Despite the recent violence and turmoil, most Kyrgyz have high expectations for these elections. On June 27, the country approved a constitutional referendum to shift the country from a presidential to a parliamentary republic. In effect, the people were saying they'd had enough of the authoritarian presidential system and the corruption it engendered.
While there is nothing wrong with presidential republics per se, and they have worked successfully in some countries around the world, they have proven poisonous in the post-Soviet space. There, presidential republics are inevitably facades behind which hide authoritarian rulers who wield supreme power without significant checks or accountability. Elections are falsified and manipulated, so citizens become hopeless and cynical. A true presidential republic cannot be built upon the Soviet legacy of abusing administrative resources in order to hold on to power indefinitely through massive fraud.
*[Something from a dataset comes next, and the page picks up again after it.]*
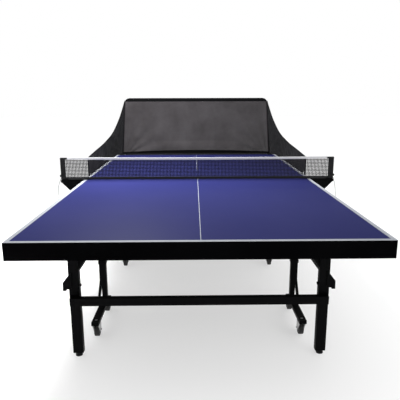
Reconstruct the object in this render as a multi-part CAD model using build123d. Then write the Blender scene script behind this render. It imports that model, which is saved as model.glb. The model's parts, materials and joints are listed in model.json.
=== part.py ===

After the 2006 presidential election in Belarus, the country's authoritarian president, Alyaksandr Lukashenka, claimed he'd actually instructed the Central Election Commission to reduce his vote total from 94 percent to 86 percent in order to publish results more in line with Western experience.
It is not surprising that Russia's president, Dmitry Medvedev, and prime minister, Vladimir Putin, have been critical of Kyrgyzstan's move toward a parliamentary system. They argue that a strong presidency is crucial to stability, which in turn is the foundation of building a new democratic state. But their vision of state building is from the top down without the real participation of civic society, without the active involvement of ordinary citizens in public life.
In the case of Kyrgyzstan, supporters of ousted authoritarian Presidents Askar Akaev and Kurmanbek Bakiev (citizens of Turkmenistan and Uzbekistan might describe them as "semi-authoritarian" compared to their own experience, but Kyrgyz citizens remember the corruption and nepotism those leaders fostered) might argue that they were building a strong presidency as a prelude to creating a democratic system. But such arguments would find little support among impoverished and impatient Kyrgyz.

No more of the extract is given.